European Commission head to demand UAE to stop illegal trade with Russia - Bloomberg

The head of the European Commission, Ursula von der Leyen, will increase pressure on the United Arab Emirates (UAE) to limit the export of sanctioned goods to Russia, according to Bloomberg.

Von der Leyen is set to meet with UAE President Sheikh Mohammed bin Zayed in Abu Dhabi on Thursday. Sources suggest that she will request more cooperation and constructive efforts from Sheikh Mohammed in addressing the issue of sanctions evasion.

The European Union (EU) wishes the UAE, as a first step, to commit to providing more of its trade data. This issue was previously raised by the EU's sanctions envoy, who recently visited the country.

The UAE has witnessed a significant increase in the import of technologies, such as semiconductors and advanced electronics, from Europe and the United States over the past 18 months. Allies of Ukraine have prohibited the shipment of many of these items to Russia due to their military applications.

The UAE has become a key destination for Russian tourists, businessmen, and those leaving their country following the invasion of Ukraine in February of last year. Russian investments in real estate markets in Dubai and Abu Dhabi have sharply risen.

According to the agency Trade Data Monitor, based in Geneva, the EU exported sanctioned goods to the UAE worth $1.8 billion from February 2022 to June 2023. This marks a 55% increase in the export of semiconductors, radio navigation devices, and other goods Russia needs for its missiles, drones, and other weapons systems.

The EU's priority is to combat the transfer of about 30 so-called military items identified in Russian weaponry in Ukraine or needed for its production.

The EU is reportedly disappointed with the UAE's response so far. The EU also seeks to ensure that the UAE does not serve as a conduit for banned Russian goods to enter Europe.

The EU has already imposed sanctions on several organizations registered in the UAE, accusing them of directly supporting the Russian military machine. In June, the bloc introduced a new instrument that allows member states to block the export of critical goods to companies and, ultimately, countries believed to assist Russia in circumventing sanctions. This instrument is likely to be implemented if diplomatic efforts fail.

Sanctions evasion

After the invasion of Ukraine a year ago, EU countries and the Group of Seven (G7) imposed several rounds of sanctions to weaken the Russian military machine and undermine its economy.

However, trade data analysis shows that advanced microchips produced in the EU and other allied countries are being shipped to Russia through third countries such as Turkey, the United Arab Emirates, and Kazakhstan.

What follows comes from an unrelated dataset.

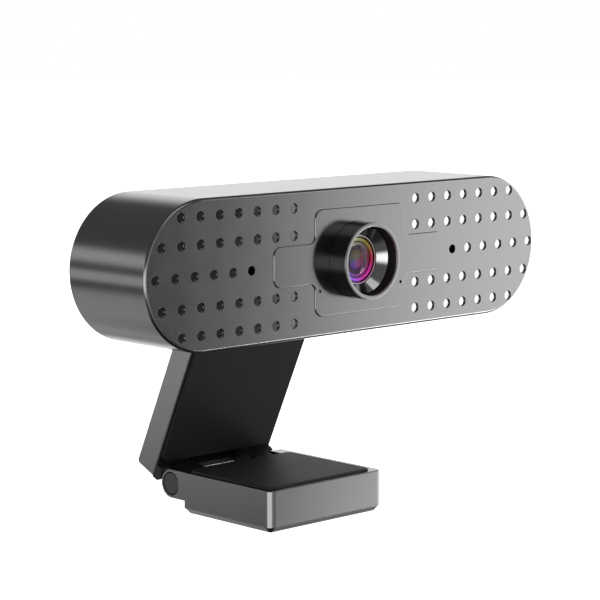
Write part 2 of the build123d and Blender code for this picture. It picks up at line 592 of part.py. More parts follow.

RBC-Ukraine reported that while there was a decline in the volume of sales of all electronic components to Russia at the beginning of the full-scale invasion, exports have increased again by the summer of 2023, now fluctuating at pre-war levels. Undoubtedly, some electronics have become more expensive, and each link in the supply chain from manufacturer to Russia requires its "margin." However, the quantity of component deliveries has not decreased.